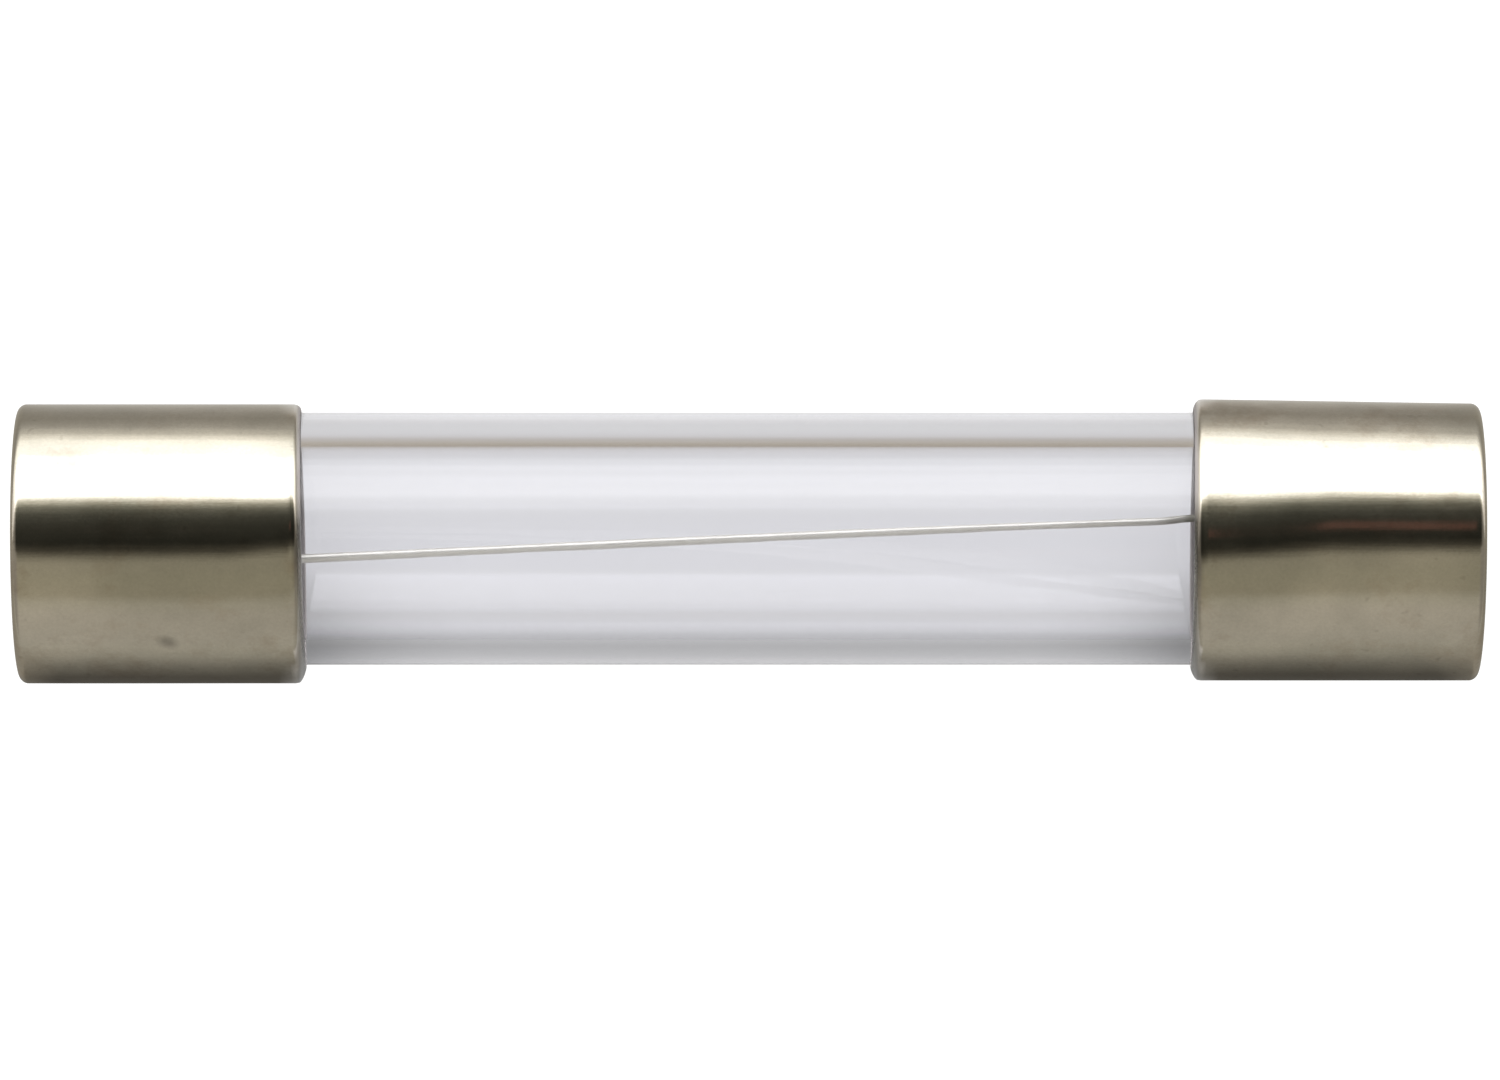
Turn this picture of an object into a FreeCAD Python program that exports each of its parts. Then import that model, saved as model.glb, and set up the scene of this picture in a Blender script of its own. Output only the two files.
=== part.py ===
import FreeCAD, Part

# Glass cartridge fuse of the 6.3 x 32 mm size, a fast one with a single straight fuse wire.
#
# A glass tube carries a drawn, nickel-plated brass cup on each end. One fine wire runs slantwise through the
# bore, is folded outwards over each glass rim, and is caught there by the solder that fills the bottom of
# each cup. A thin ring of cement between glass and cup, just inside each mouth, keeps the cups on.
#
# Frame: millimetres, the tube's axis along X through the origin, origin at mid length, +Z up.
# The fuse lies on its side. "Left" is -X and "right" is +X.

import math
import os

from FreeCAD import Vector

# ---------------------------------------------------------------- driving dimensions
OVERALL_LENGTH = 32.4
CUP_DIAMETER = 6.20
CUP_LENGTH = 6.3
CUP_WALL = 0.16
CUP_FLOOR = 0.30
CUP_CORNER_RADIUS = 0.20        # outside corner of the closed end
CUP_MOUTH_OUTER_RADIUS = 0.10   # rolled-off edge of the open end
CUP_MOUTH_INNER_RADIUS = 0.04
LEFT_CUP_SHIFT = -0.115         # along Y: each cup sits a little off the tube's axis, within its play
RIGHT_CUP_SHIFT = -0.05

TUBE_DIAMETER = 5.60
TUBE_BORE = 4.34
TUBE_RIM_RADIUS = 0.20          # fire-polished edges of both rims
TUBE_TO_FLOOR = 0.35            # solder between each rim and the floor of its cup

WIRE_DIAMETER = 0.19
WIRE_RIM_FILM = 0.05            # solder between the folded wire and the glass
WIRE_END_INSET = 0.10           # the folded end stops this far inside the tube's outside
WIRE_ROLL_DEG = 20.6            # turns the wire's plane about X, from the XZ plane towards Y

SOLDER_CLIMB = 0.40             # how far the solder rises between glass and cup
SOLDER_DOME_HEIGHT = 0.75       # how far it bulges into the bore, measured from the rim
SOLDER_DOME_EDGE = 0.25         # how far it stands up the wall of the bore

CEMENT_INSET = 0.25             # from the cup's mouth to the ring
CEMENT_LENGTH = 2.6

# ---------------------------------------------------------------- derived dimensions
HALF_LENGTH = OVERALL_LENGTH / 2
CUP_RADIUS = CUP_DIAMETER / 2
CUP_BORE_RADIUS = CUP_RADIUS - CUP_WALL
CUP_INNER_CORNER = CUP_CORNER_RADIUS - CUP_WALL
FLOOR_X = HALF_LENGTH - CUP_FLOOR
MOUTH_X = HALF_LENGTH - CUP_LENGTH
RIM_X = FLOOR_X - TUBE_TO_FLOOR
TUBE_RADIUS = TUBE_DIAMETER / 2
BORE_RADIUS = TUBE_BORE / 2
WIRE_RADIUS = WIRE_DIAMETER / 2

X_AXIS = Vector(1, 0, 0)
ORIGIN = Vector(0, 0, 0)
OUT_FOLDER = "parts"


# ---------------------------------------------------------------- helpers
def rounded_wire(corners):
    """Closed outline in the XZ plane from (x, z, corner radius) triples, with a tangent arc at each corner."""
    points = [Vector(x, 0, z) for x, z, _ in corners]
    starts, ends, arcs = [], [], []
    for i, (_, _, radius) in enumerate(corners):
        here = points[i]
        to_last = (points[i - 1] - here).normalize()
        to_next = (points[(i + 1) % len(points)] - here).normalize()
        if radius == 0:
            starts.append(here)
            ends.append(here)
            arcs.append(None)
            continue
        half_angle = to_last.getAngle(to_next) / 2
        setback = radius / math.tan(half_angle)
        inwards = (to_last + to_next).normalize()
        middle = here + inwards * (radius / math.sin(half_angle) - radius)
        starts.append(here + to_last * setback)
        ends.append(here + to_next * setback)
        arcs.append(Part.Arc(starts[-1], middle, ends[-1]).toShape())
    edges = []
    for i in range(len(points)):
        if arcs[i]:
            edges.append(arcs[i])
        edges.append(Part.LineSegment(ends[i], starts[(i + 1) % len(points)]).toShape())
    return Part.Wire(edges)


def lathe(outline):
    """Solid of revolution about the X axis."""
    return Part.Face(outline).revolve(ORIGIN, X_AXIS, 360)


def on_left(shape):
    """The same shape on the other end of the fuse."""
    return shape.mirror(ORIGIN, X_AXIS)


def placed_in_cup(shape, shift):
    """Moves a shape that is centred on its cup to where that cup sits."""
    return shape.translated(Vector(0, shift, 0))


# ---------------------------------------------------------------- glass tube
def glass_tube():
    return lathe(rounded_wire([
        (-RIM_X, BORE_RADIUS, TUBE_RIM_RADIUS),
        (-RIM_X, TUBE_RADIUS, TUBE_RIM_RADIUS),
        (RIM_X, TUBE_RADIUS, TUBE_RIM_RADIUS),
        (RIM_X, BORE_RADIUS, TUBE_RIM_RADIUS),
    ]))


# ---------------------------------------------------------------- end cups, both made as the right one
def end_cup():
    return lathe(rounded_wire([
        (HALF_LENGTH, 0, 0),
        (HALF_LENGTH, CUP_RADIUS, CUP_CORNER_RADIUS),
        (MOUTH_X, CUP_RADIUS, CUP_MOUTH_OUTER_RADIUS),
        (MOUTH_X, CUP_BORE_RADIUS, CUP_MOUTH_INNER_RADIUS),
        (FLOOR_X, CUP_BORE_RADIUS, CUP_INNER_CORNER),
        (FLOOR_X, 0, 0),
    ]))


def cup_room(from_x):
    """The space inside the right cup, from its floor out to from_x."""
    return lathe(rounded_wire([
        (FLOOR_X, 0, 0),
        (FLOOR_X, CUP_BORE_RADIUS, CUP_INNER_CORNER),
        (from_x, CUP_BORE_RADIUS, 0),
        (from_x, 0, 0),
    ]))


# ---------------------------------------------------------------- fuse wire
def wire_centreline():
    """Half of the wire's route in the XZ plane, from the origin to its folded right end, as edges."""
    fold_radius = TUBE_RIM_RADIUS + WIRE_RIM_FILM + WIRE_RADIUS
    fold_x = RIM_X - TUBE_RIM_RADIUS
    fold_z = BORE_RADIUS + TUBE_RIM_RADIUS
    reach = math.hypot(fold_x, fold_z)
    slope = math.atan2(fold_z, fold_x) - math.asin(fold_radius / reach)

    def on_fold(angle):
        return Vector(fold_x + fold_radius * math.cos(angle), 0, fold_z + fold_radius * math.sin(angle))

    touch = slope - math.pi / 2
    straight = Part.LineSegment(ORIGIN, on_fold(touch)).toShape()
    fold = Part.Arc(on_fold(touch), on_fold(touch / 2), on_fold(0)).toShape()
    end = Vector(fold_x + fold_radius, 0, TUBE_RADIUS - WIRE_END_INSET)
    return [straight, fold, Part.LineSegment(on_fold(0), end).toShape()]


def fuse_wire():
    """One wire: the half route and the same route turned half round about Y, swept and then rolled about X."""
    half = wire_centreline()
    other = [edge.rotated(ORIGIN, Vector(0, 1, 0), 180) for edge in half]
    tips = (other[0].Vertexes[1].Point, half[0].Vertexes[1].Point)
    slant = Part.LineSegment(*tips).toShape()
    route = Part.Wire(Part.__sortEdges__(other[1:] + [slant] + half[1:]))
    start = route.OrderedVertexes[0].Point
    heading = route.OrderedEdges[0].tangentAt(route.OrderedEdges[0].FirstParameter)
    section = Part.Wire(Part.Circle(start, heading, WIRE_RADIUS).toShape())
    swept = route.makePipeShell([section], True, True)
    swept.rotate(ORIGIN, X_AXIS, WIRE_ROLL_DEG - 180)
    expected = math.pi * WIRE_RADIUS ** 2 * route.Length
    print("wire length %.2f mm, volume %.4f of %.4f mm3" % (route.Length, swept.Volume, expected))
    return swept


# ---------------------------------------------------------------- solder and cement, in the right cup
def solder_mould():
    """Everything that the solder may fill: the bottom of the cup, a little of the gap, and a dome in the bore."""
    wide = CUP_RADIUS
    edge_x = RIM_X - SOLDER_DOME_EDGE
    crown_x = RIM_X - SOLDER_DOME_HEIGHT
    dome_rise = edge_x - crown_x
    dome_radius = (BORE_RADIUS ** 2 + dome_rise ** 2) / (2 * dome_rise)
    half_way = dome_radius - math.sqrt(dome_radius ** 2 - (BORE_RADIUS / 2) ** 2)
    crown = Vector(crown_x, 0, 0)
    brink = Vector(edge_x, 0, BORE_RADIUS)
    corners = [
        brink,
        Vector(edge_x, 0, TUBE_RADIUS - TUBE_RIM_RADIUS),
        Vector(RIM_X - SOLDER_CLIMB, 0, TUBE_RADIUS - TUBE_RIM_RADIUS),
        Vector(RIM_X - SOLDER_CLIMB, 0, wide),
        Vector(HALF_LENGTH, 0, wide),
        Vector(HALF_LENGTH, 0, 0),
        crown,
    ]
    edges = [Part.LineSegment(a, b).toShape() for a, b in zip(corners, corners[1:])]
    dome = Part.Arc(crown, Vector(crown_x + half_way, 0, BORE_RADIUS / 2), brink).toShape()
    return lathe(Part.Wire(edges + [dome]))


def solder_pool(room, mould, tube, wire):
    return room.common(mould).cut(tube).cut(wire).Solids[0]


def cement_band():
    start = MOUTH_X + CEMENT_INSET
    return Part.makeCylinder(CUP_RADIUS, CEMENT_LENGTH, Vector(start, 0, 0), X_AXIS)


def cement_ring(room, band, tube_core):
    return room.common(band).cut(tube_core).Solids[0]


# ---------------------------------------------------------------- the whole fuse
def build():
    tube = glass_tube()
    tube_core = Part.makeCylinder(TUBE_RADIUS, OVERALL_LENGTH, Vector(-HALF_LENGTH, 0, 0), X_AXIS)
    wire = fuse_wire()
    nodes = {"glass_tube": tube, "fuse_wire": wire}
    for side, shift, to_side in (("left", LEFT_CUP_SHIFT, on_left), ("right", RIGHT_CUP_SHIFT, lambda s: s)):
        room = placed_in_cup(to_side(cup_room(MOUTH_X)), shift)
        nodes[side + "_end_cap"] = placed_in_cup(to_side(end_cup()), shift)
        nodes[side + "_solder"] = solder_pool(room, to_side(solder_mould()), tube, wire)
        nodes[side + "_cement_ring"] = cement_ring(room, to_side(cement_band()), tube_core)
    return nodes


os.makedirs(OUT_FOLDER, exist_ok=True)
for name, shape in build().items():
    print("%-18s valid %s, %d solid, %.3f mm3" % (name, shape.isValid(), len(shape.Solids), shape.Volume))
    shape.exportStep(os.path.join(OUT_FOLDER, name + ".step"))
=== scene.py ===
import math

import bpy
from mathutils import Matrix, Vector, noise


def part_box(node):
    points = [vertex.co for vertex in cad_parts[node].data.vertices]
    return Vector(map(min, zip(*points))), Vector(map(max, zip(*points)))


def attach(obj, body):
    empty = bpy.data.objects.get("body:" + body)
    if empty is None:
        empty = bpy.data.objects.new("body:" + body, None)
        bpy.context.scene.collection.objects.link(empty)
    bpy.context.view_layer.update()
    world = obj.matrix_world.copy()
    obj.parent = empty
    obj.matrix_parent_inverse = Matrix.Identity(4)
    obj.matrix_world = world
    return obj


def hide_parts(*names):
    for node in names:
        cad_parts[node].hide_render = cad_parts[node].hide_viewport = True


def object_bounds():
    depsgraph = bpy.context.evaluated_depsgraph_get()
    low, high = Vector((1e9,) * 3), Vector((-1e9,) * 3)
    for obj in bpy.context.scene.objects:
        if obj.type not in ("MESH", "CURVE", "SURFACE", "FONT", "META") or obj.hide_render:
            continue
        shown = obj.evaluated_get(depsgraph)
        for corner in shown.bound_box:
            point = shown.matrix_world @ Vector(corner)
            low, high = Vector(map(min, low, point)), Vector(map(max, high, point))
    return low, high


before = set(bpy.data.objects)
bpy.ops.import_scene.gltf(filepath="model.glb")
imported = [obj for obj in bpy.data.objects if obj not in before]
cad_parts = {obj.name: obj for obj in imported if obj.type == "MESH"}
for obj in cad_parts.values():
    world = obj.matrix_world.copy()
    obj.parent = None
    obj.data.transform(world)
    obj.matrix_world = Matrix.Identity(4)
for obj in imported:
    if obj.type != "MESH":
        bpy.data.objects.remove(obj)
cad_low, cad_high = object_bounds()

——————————

Of all the lines in the listing above, how many contain the word "empty"? Answer with the number alone.

» **Full output**:
5